• **Problem**
What is to be transcribed is the run of lines opening with the one that has "SIDE_ZIPS.append(SideZip(side, frames[ankle], frames[ankle" and closing with the one that has "imported = [obj", and only that run, exactly.

○ ○ ○ ○ ○ ○ ○

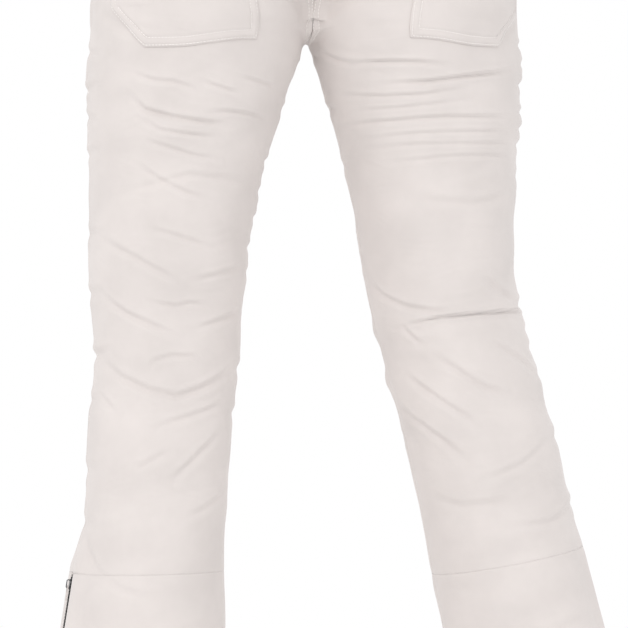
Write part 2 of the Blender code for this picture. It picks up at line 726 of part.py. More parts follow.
def add_waist():
    """The waistband, its loops, the tab that closes it and the snap that holds the tab."""
    levels = heights_between(WAIST_TOP, WAIST_TOP - BAND_HEIGHT + SEAM_GAP, 0.02)
    band = cloth("waistband", "shell", band_rows(levels, 9), BAND_LAYER)
    add_belt_loop("belt_loop_back", 1.0, "left")
    for side in SIDES:
        add_belt_loop(f"belt_loop_{side}_front", FRONT_LOOP, side)
        add_belt_loop(f"belt_loop_{side}_rear", REAR_LOOP, side)
    middle = WAIST_TOP - BAND_HEIGHT / 2
    points = tab_rows((WAIST_TOP - 0.002, middle, WAIST_TOP - BAND_HEIGHT + 0.002))
    hinge = add_empty("closure_hinge", sewn_edge(points[0, 0], points[-1, 0]))
    inner = BAND_LAYER[0] + TAB_RISE
    tab = cloth("closure_tab", "shell", points, (inner + TAB_CLOTH, inner), parent=hinge)
    length = row("right", "front", middle)[1][-1]
    snap, out = at("right", "front", middle, length - SNAP_FROM_FLY)
    frame = frame_between(snap, snap - np.array([0, 0, 0.01]), out)
    frame.translation += BAND_LAYER[0] * frame.col[2].to_3d()
    pierce(frame, tab, band)
    add_snap(frame, hinge)


def pierce(frame, *cloths):
    """Cuts the snap's hole through the tab and the waistband."""
    outline = [(0, -0.02), (HOLE_RADIUS, -0.02), (HOLE_RADIUS, 0.02), (0, 0.02)]
    hole = bpy.data.objects.new("snap_hole", turned("snap_hole", outline))
    bpy.context.scene.collection.objects.link(hole)
    hole.parent, hole.matrix_basis = ROOT, frame
    hole.hide_render, hole.display_type = True, "WIRE"
    for pierced in cloths:
        cut = pierced.modifiers.new("Snap hole", "BOOLEAN")
        cut.operation, cut.solver, cut.object = "DIFFERENCE", "EXACT", hole


def sewn_edge(top, bottom):
    """A frame on the line about which the closure tab swings, with z up along that line."""
    rise = BAND_LAYER[0] + TAB_RISE + TAB_CLOTH / 2
    top, bottom = (p + rise * normals_of(p[None])[0] for p in (top, bottom))
    up = Vector(top - bottom).normalized()
    frame = up.to_track_quat("Z", "Y").to_matrix().to_4x4()
    frame.translation = Vector((top + bottom) / 2)
    return frame


def add_snap(frame, hinge):
    """Cap and socket ride on the tab, and stud and its back plate on the waistband. The frame's z
    starts at the waistband's outer face."""
    under, over, clear = TAB_RISE, TAB_RISE + TAB_CLOTH, SNAP_CLEAR
    inside = BAND_LAYER[1] - BAND_LAYER[0]
    cap = [(0, under - 0.0013), (0.0015, under - 0.0013), (0.0015, over + clear), (0.0078, over + clear),
           (0.0080, over + 0.0009), (0.0062, over + 0.0017), (0.0030, over + 0.0020), (0, over + 0.0020)]
    socket = [(0.0030, under - clear), (0.0060, under - clear), (0.0060, under - 0.0024),
              (0.0030, under - 0.0024)]
    stud = [(0, clear), (0.0060, clear), (0.0060, 0.0011), (0.0022, 0.0011), (0.0026, 0.0016),
            (0.0024, 0.0024), (0, 0.0024)]
    back = [(0, inside - 0.0012), (0.0056, inside - 0.0012), (0.0058, inside - clear),
            (0.0015, inside - clear), (0.0015, 0.0), (0, 0.0)]
    for name, profile, parent in (("snap_cap", cap, hinge), ("snap_socket", socket, hinge),
                                  ("snap_stud", stud, None), ("snap_back_plate", back, None)):
        place(name, turned(name, profile), "metal", frame, parent=parent)


def add_fly_shield(frames):
    """The strip of cloth behind the fly zip."""
    frame, length = frames["fly"], frames["fly_length"]
    outline = [(-0.016, -0.004), (0.026, -0.004), (0.026, length), (0.018, length + 0.010),
               (-0.006, length + 0.010), (-0.016, length)]
    place("fly_shield", extruded("fly_shield", outline, -0.0066, -0.0054), "shell", frame)


def main():
    global ROOT
    clear_scene()
    ROOT = bpy.data.objects.new("waist_middle", None)
    bpy.context.scene.collection.objects.link(ROOT)
    ROOT.location = (0, 0, -WAIST_TOP)
    frames = zip_frames()
    for side in SIDES:
        ankle, hand = side + "_ankle", side + "_hand"
        SIDE_ZIPS.append(SideZip(side, frames[ankle], frames[ankle + "_length"], ANKLE_SPREAD,
                                 CALF_SEAM[side] + 0.0001, HEM[side] - 0.02, 0.040))
        SIDE_ZIPS.append(SideZip(side, frames[hand], frames[hand + "_length"], 0.0,
                                 HAND_ZIP[0] + 0.006, HAND_ZIP[1] - 0.006, 0.050))
    ROWS.clear()
    for side in SIDES:
        add_panels(side)
        add_inside(side)
        add_outside(side)
    add_waist()
    add_fly_shield(frames)
    add_zips(frames)


main()
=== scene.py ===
"""Looks of the ski pants: fine cloth, creases, seams, stitches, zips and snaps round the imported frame.

The shell is found on the same field as the CAD panels, at heights above the left hem, and every point
then moves down by the waist's height. Places on a leg are (share, height): share runs from 0 at the
side seam to 1 at the back's inner seam, and to -1 at the front's.
"""

import math

import bmesh
import bpy
import numpy as np
from mathutils import Matrix, Vector


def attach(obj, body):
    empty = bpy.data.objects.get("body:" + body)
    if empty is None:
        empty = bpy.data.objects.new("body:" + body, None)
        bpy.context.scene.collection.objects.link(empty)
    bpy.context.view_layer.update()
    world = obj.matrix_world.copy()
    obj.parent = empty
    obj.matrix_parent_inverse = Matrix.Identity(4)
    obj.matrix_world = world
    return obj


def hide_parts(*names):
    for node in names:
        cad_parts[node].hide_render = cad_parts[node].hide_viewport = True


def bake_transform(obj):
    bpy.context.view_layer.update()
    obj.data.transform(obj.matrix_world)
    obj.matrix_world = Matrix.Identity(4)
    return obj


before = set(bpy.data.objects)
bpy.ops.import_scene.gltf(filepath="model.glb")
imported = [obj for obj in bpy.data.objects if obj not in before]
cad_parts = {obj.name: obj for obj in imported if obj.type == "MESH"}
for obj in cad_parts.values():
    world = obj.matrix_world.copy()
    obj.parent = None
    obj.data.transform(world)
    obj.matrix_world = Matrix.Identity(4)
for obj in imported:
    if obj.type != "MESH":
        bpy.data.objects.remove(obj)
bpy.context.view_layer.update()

# ---------------------------------------------------------------- the shell's shape, in metres
WAIST_TOP = 1.040
BAND_HEIGHT = 0.040
YOKE_SEAM = 0.962
SMOOTH_JOIN = 0.030
CALF_SEAM = {"left": 0.250, "right": 0.258}
HEM = {"left": 0.000, "right": 0.017}
SIDES = {"left": 1, "right": -1}
SIDE_SEAM_TURN = math.radians(-1)

LEG_SECTIONS = {
    "left": [
        (-0.030, 0.1800, 0.1005, 0.018, 0.080),
        (0.000, 0.1780, 0.0985, 0.018, 0.080),
        (0.212, 0.1625, 0.0800, 0.014, 0.076),
        (0.261, 0.1580, 0.0745, 0.013, 0.075),
        (0.300, 0.1520, 0.0700, 0.012, 0.074),
        (0.392, 0.1465, 0.0715, 0.008, 0.074),
        (0.462, 0.1380, 0.0720, 0.000, 0.073),
        (0.532, 0.1375, 0.0775, -0.002, 0.078),
        (0.632, 0.1305, 0.0850, 0.002, 0.086),
        (0.732, 0.1178, 0.1010, 0.008, 0.098),
        (0.776, 0.1100, 0.1065, 0.010, 0.106),
        (0.832, 0.1075, 0.1045, 0.013, 0.117),
        (0.880, 0.0975, 0.1060, 0.014, 0.124),
        (0.930, 0.0865, 0.1040, 0.008, 0.119),
        (0.980, 0.0780, 0.0970, 0.003, 0.112),
        (1.040, 0.0700, 0.0850, 0.000, 0.104),
        (1.080, 0.0680, 0.0820, 0.000, 0.102),
    ],
    "right": [
        (-0.030, -0.2735, 0.0925, 0.014, 0.080),
        (0.010, -0.2625, 0.0905, 0.014, 0.080),
        (0.212, -0.2160, 0.0790, 0.012, 0.076),
        (0.270, -0.2035, 0.0775, 0.011, 0.075),
        (0.372, -0.1815, 0.0765, 0.008, 0.074),
        (0.452, -0.1610, 0.0765, 0.000, 0.073),
        (0.532, -0.1415, 0.0760, -0.002, 0.077),
        (0.632, -0.1315, 0.0840, 0.002, 0.086),
        (0.732, -0.1195, 0.1000, 0.008, 0.098),
        (0.776, -0.1110, 0.1060, 0.010, 0.106),
        (0.832, -0.1060, 0.1045, 0.013, 0.117),
        (0.880, -0.0975, 0.1060, 0.014, 0.124),
        (0.930, -0.0865, 0.1040, 0.008, 0.119),
        (0.980, -0.0780, 0.0970, 0.003, 0.112),
        (1.040, -0.0700, 0.0850, 0.000, 0.104),
        (1.080, -0.0680, 0.0820, 0.000, 0.102),
    ],
}
TRUNK_SECTIONS = [
    (0.700, -0.060, -0.004, 0.004),
    (0.783, -0.012, -0.004, 0.004),
    (0.803, 0.022, -0.014, 0.022),
    (0.817, 0.050, -0.032, 0.048),
    (0.832, 0.078, -0.049, 0.070),
    (0.860, 0.115, -0.076, 0.104),
    (0.900, 0.145, -0.097, 0.126),
    (0.950, 0.157, -0.107, 0.124),
    (1.000, 0.155, -0.108, 0.112),
    (1.040, 0.150, -0.104, 0.105),
    (1.080, 0.148, -0.100, 0.100),
]
LEG_TIP = {
    "left": [(0.0, -1.0), (0.6, -0.5), (0.8, 0.0), (1.1, 0.0)],
    "right": [(0.0, 11.0), (0.27, 10.5), (0.45, 8.0), (0.62, 4.0), (0.8, 0.0), (1.1, 0.0)],
}
WAIST_TIP = [(0.0, 0.0), (0.84, 0.0), (0.96, 6.0), (1.04, 8.5), (1.1, 8.5)]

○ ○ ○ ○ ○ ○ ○

• **The response**
        SIDE_ZIPS.append(SideZip(side, frames[ankle], frames[ankle + "_length"], ANKLE_SPREAD,
                                 CALF_SEAM[side] + 0.0001, HEM[side] - 0.02, 0.040))
        SIDE_ZIPS.append(SideZip(side, frames[hand], frames[hand + "_length"], 0.0,
                                 HAND_ZIP[0] + 0.006, HAND_ZIP[1] - 0.006, 0.050))
    ROWS.clear()
    for side in SIDES:
        add_panels(side)
        add_inside(side)
        add_outside(side)
    add_waist()
    add_fly_shield(frames)
    add_zips(frames)


main()
=== scene.py ===
"""Looks of the ski pants: fine cloth, creases, seams, stitches, zips and snaps round the imported frame.

The shell is found on the same field as the CAD panels, at heights above the left hem, and every point
then moves down by the waist's height. Places on a leg are (share, height): share runs from 0 at the
side seam to 1 at the back's inner seam, and to -1 at the front's.
"""

import math

import bmesh
import bpy
import numpy as np
from mathutils import Matrix, Vector


def attach(obj, body):
    empty = bpy.data.objects.get("body:" + body)
    if empty is None:
        empty = bpy.data.objects.new("body:" + body, None)
        bpy.context.scene.collection.objects.link(empty)
    bpy.context.view_layer.update()
    world = obj.matrix_world.copy()
    obj.parent = empty
    obj.matrix_parent_inverse = Matrix.Identity(4)
    obj.matrix_world = world
    return obj


def hide_parts(*names):
    for node in names:
        cad_parts[node].hide_render = cad_parts[node].hide_viewport = True


def bake_transform(obj):
    bpy.context.view_layer.update()
    obj.data.transform(obj.matrix_world)
    obj.matrix_world = Matrix.Identity(4)
    return obj


before = set(bpy.data.objects)
bpy.ops.import_scene.gltf(filepath="model.glb")
imported = [obj for obj in bpy.data.objects if obj not in before]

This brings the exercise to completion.